In the 1980s, Mendelzon began an important line of work on graphical query languages. His work has been called prescient as it began before the World Wide Web, and nonetheless established many of the scientific principles required for designing languages to query the Web.

More recently, Mendelzon was a central figure in the work on view-based querying. Starting with the innovative LMSS95 paper (Levy, Mendelzon, Sagiv, and Srivastava, PODS 1995) that introduced the problem of answering queries using views, Alberto Mendelzon made several important contributions to the emerging area of view-based modeling and processing.

His research was central to the development of many areas of database research such as database design, semantic query optimization, graphical query languages, and querying web data.

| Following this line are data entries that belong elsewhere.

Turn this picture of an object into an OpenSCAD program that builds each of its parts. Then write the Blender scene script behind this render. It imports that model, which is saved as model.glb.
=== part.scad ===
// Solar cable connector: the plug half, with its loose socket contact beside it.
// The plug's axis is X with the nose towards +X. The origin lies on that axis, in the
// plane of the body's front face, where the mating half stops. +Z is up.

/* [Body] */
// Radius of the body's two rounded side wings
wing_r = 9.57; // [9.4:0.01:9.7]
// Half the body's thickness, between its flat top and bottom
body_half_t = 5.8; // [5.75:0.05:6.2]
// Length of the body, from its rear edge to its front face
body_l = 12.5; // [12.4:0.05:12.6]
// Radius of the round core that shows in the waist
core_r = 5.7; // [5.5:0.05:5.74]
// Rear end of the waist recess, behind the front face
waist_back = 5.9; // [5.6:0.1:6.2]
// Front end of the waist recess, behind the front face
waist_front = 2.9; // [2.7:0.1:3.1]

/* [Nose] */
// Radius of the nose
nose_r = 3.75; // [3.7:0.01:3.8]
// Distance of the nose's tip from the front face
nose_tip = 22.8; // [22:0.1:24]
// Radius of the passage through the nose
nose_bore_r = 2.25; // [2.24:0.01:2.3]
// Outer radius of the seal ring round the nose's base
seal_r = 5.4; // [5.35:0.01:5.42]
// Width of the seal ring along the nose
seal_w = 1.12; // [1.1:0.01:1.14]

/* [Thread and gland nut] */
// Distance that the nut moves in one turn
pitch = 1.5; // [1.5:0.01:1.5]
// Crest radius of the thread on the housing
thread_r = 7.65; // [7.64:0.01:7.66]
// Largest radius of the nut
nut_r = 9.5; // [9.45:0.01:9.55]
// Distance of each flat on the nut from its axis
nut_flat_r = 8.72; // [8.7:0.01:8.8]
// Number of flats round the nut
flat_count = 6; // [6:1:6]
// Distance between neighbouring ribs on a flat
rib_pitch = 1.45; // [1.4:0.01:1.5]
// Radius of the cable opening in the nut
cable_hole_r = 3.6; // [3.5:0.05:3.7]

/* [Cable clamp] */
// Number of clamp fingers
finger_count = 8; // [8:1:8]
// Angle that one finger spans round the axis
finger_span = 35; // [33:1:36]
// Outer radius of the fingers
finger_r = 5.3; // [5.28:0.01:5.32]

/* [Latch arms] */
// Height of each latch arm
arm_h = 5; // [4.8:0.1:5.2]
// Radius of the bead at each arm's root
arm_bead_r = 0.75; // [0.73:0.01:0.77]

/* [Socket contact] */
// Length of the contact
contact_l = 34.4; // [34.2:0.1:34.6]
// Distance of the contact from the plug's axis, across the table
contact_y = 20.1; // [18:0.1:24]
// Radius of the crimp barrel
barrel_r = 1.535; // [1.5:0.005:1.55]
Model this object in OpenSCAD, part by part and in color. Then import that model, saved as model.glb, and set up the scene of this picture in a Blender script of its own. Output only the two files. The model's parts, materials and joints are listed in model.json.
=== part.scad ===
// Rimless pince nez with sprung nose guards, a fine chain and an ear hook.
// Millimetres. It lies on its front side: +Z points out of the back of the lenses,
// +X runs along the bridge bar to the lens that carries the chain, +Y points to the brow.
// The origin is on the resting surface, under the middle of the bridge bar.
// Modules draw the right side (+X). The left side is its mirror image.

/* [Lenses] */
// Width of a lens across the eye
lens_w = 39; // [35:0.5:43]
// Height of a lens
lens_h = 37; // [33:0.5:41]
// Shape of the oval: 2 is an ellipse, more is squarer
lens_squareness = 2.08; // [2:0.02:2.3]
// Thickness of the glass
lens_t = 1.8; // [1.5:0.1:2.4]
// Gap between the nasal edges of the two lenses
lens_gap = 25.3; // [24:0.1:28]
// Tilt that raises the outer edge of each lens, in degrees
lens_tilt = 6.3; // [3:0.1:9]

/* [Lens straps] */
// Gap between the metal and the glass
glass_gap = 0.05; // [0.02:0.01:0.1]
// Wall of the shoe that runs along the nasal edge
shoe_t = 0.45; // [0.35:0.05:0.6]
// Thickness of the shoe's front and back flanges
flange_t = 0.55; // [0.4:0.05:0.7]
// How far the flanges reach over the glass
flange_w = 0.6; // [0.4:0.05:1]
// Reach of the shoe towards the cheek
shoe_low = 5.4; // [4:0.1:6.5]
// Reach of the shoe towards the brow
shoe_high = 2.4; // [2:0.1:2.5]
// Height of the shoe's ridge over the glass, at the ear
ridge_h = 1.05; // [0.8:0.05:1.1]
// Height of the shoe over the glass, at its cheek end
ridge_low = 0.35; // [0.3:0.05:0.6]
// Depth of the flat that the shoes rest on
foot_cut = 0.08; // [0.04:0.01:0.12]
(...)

In addition, he also made important contributions to recursive query languages, on-line analytic processing, similarity-based queries, data warehouses and view maintenance, algorithms for computing web page reputations, and indexing of XML data.

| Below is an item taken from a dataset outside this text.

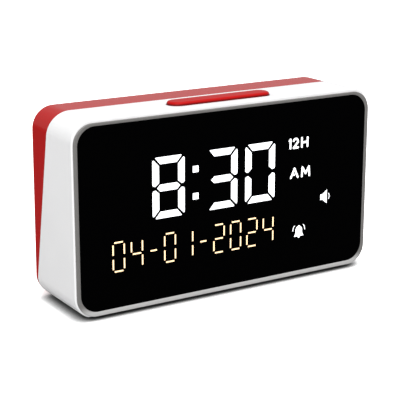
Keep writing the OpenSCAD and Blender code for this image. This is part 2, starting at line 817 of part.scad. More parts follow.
module rear_cover() {
    clamp_end = speaker_y - gasket_t - basket_flange_t;
    color("firebrick") place() difference() {
        union() {
            rear_shell();
            battery_bay();
            // Posts over the case bosses
            for (s = [-1, 1], z = case_boss_z)
                rod_y(s * case_boss_x, z, case_boss_r, boss_end(z) + fit, inner_y(z) + 1);
            // Speaker seat and its screw posts
            tube_y(speaker_x, speaker_z, speaker_r + 0.8, cone_r, speaker_y, inner_y(speaker_z) + 1);
            for (p = clamp_points) rod_y(p.x, p.y, 2.3, clamp_end, inner_y(p.y) + 1);
            // Posts of the button board
            for (x = post_xs) rod_y(x, button_z, post_r, button_board_y, inner_y(button_z) + 1);
            // Shelf of the power board
            translate([socket_x - power_board_w / 2, power_board_front + 1, power_board_z - 1.8])
                cube([power_board_w, inner_y(power_board_z) - power_board_front, 1.8]);
            for (s = [-1, 1]) translate([socket_x + s * power_screw_x, power_board_front + 3.4,
                power_board_z - 4.6])
                cylinder(r = 2.3, h = 4.6);
        }
        // Screw holes and their deep counterbores
        for (s = [-1, 1], z = case_boss_z) {
            rod_y(s * case_boss_x, z, case_screw_r + fit, boss_end(z), depth_bottom + 1);
            rod_y(s * case_boss_x, z, case_head_r + run, boss_end(z) + post_floor, depth_bottom + 1);
        }
        for (p = clamp_points)
            rod_y(p.x, p.y, small_r + thread_fit, clamp_end - e, clamp_end + small_len - clamp_t + 0.4);
        for (x = post_xs)
            rod_y(x, button_z, small_r + thread_fit, button_board_y - e,
                button_board_y + small_len - board_t + 0.6);
        for (s = [-1, 1]) translate([socket_x + s * power_screw_x, power_board_front + 3.4,
            power_board_z - 4])
            cylinder(r = small_r + thread_fit, h = 5);
        // Battery bay, door opening, hinge pin holes and finger notch
        along_y(bay_floor, depth_bottom + 1) door_opening(0);
        rod_x(hinge_y, hinge_z, pin_r + pin_run, bay_x - bay_len / 2 - pin_len - 0.1,
            bay_x + bay_len / 2 + pin_len + 0.1);
        rod_y(bay_x, bay_top + 2, 5, back_y(bay_top) - 1, depth_bottom + 1);
        grille_holes();
        // Button holes, slide slot and socket opening
        for (i = [0 : 4]) rod_y(button_x(i), button_z, button_r + run, button_board_y + 6,
            depth_bottom + 1);
        translate([slide_x + slide_travel / 2, 0, button_z]) along_y(button_board_y + 6, depth_bottom + 1)
            square([slide_w + slide_travel + 2 * run, slide_h + 2 * run], center = true);
        translate([socket_x, 0, socket_z]) along_y(inner_y(socket_z) - 1, depth_bottom + 1)
            stadium(socket_w + 0.8, socket_h + 0.8);
    }
}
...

Mendelzon was an active member of both the database theory and database systems research communities. He served as the PC Chair for ACM PODS in 1991 and as General Chair in both 1997 and
1998. He served as PC Chair for VLDB in 1992, and as a member of the SIGMOD Executive Committee from 1998 to 2001. He was a member of the Royal Society of Canada.

== ACM PODS Mendelzon Test-of-Time Award ==

The ACM PODS Alberto O. Mendelzon Test-of-Time Award was established in 2007 and was awarded for the first time in 2008. It is awarded every year to a paper or a small number of papers published in the PODS proceedings ten years prior that had the most impact in terms of research, methodology, or transfer to practice over the intervening decade.

== Alberto Mendelzon International Workshop on Foundation of Databases and the Web (AMW) ==

Since 2006, the Alberto Mendelzon International Workshop on Foundation of Databases and the Web (AMW) brings together top researchers from all over the world, creating the opportunity to discuss and spread research results.

AMW
| Workshop | Date | Place | Proceedings |
|---|---|---|---|
| AMW 2024 | September 30—October 4, 2024 | Mexico Mexico City, Mexico |  |
| AMW 2023 | May 22–26, 2023 | Chile Santiago, Chile |  |
| AMW 2021 | September 22–23, 2021 | Virtual |  |
| AMW 2019 | June 3–7, 2019 | Paraguay Asunción, Paraguay | CEUR Vol-2369 |
| AMW 2018 | May 21–25, 2018 | Colombia Cali, Colombia | CEUR Vol-2100 |
| AMW 2017 | June 5–9, 2017 | Uruguay Montevideo, Uruguay | CEUR Vol-1912 |
| AMW 2016 | June 6–10, 2016 | Panama Panama City, Panama | CEUR Vol-1644 |
| AMW 2015 | May 6–8, 2015 | Peru Lima, Peru | CEUR Vol-1378 |
| AMW 2014 | June 2–6, 2014 | Colombia Cartagena, Colombia | CEUR Vol-1189 |
| AMW 2013 | May 21–23, 2013 | Mexico Puebla, Mexico | CEUR Vol-1087 |
| AMW 2012 | June 27–30, 2012 | Brazil Ouro Preto, Brazil | CEUR Vol-866 |
| AMW 2011 | May 9–12, 2011 | Chile Santiago, Chile | CEUR Vol-749 |
| AMW 2010 | May 17–20, 2010 | Argentina Buenos Aires, Argentina | CEUR Vol-619 |
| AMW 2009 | May 12–15, 2009 | Peru Arequipa, Peru | CEUR Vol-450 |
| AMW 2007 | October 23–26, 2007 | Uruguay Punta del Este, Uruguay |  |
| AMW 2006 | November 2006 | Chile Laguna San Rafael National Park, Chile |  |

== Footnotes ==

- David Maier, Alberto O. Mendelzon, Yehoshua Sagiv: Testing Implications of Data Dependencies. ACM Trans. Database Syst. 4(4): 455-469 (1979).
- Alon Y. Levy, Alberto O. Mendelzon, Yehoshua Sagiv, Divesh Srivastava: Answering Queries Using Views. PODS 1995: 95-104.